Not much time to work on any plates today due to other commitments and having to administer maths test which took me out of the art room. I did have time to work on a ‘mind map’ of ideas about how one becomes an art teacher whilst the children sweated over their tests.

Or how this art teacher became one anyway. One of the themes in the work, quite a difficult theme to get across really, is the blind alley, the inappropriate model, the lack of a mentor, the poor advice that can have quite an effect on ones progress through all of this. There are so many people who have very fixed ideas about what they mean about ‘standards’ and ‘skills’ in art that their advice can have a deleterious effect on the young artist. Not to mention the ‘common sense’ views of art that plague one as one is growing up and that are still heard with amazing regularity, in Lowestoft anyway.

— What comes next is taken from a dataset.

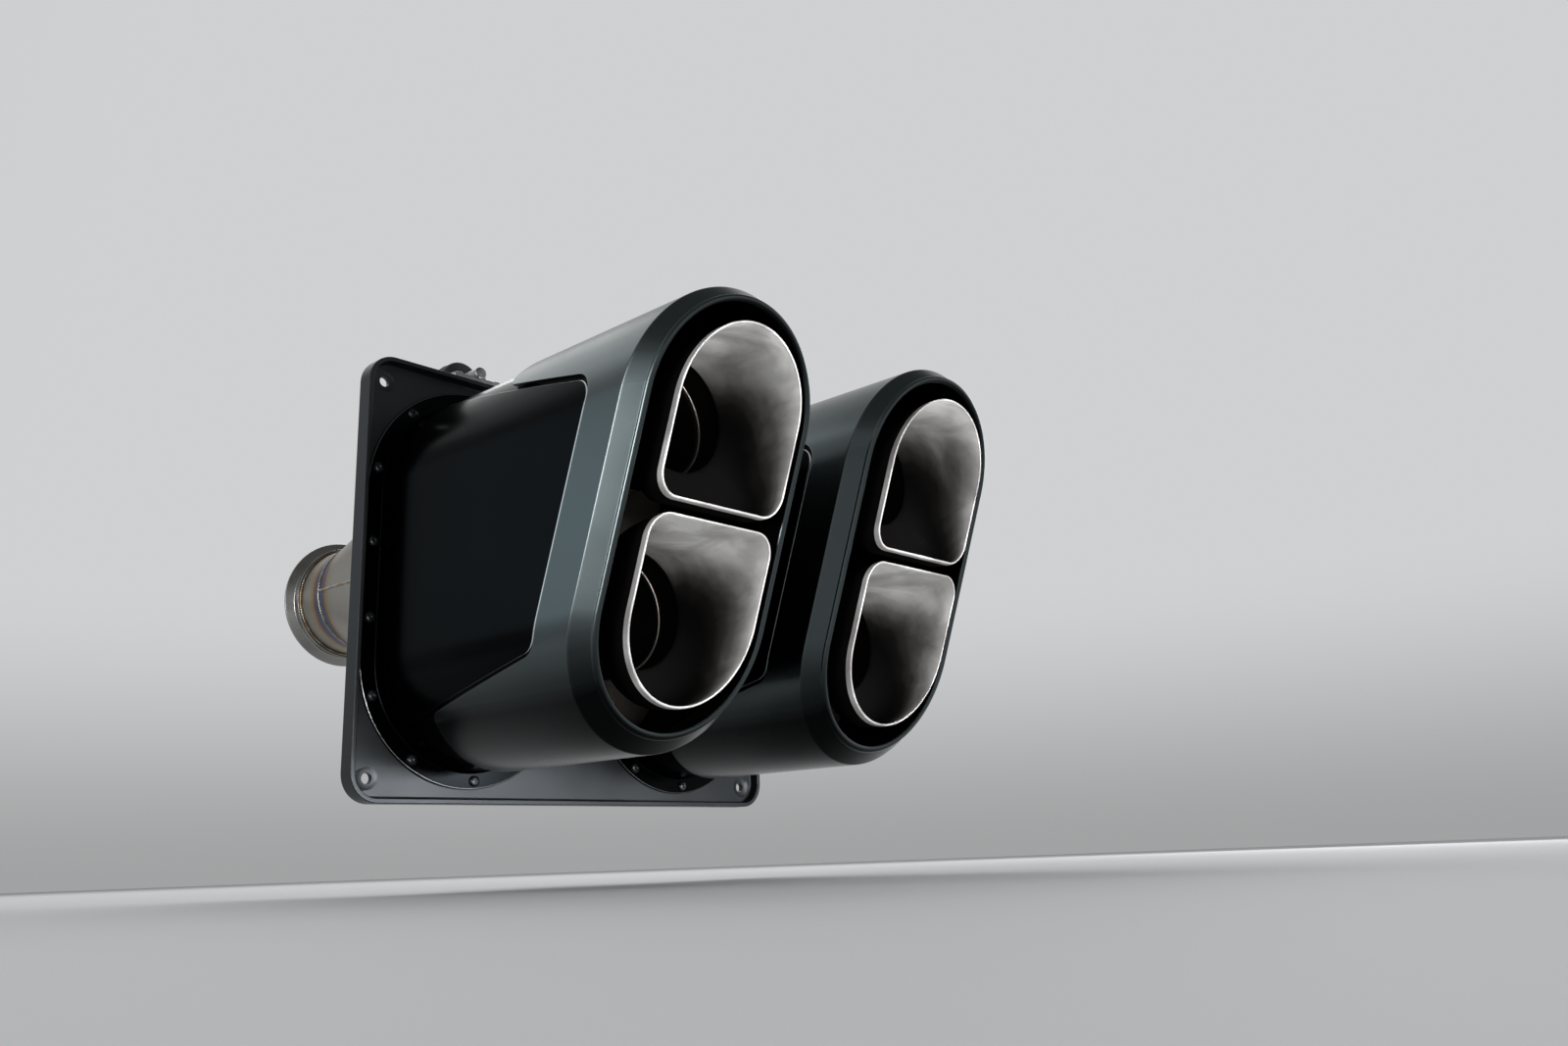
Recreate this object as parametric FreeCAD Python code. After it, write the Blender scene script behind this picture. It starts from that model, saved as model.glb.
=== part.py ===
# Twin stacked exhaust outlet from the tail of a mid-engined road car, in millimetres.
# X is to the car's right, Y forward and Z up. The origin is the centre of the carrier plate's
# four bolt holes, on the face that bolts to the car, and the mouths face -Y.
import FreeCAD
import Part
import math
import os
from FreeCAD import Vector

# Housings: two upright pill-shaped tubes side by side, their mouths cut along leaning planes
housing_pitch = 241.0  # centre to centre
housing_reach = 306.0  # from the middle of a mouth to the carrier's front face
mouth_lean = 19.7  # degrees that the top of a mouth overhangs to the rear

# Finisher: the outer shell of a housing, with a bevel and a round lip that stands up from it
lip_half_width = 83.1
lip_half_height = 155.6
lip_wall = 6.0
lip_round = 2.8
lip_stand = 3.4  # from its crest to the bevel
return_depth = 28.0  # of the wall that runs back inside the mouth
return_wall = 2.2
bevel_width = 10.2
bevel_height = 9.0
bevel_depth = 16.3  # from the mouth plane to its outer edge
bezel_floor = 2.0  # metal left behind the bevel
shell_wall = 2.5
shell_depth = 188.5  # from the mouth plane to the front end, which leans as the mouth does

# Window in each flank of a finisher: upright behind, open to the front, and wider towards it
window_setback = 55.0  # behind the mouth plane
window_half_height = 95.8  # at its rear edge
window_rise = 11.75  # degrees that its upper edge climbs towards the front
window_corner = 18.0
nose_round = 12.0  # of the shell's corners ahead of the windows

# Sleeve: the duct inside a finisher, which runs on to the carrier
sleeve_clearance = 0.3
sleeve_wall = 1.8
sleeve_setback = 6.0  # behind the end of the finisher's return wall
sleeve_flange_width = 14.0
sleeve_flange_thickness = 2.5
groove_width = 3.0  # from a window's edge to the raised panel in it
groove_depth = 1.2
land_depth = 150.0  # how far behind the mouth plane the sleeve touches the finisher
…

It is a testament to the ineffectiveness of decades of art teaching that so many people still hold the view that it ain’t a proper picture if you can’t tell what it is. This is in contrast to the millions who pack Tate Modern and the whole idea of building galleries in godforsaken towns to magically regenerate them. Is this generational? Or is it class based?

But, whatever the ins and outs of all that is, the main point as far as this is concerned is the act of making the maps of influences and tracks of progress or not. Learning journeys tend to be presented as an onward march of progress towards whatever happy, sunny upland the learner currently views the world from but that isn’t the case at all. Well, not for this learner. We are talking here about years of wasted time making paintings that were no use to anyone. Unsold and unloved things. One of the problems students have with the notion of the ‘reflective learner’ is negotiating with the idea that their honest reflections are assessment suicide if they own up to not getting it.

Thinking about ‘not getting it’ or not being told what it was to get and so on made me think more about the people who had been there along the way and I start thinking there’s a plate in that and another one in that. What is a plate about Roger Dean going to look like? Pretty far out, I should think. That wouldn’t have occurred to me without the mapping exercise. The process excavates ideas.

The kiln cooled down this morning and Shirley got a set of plates out. They looked pretty good. I’ll photograph them all tomorrow.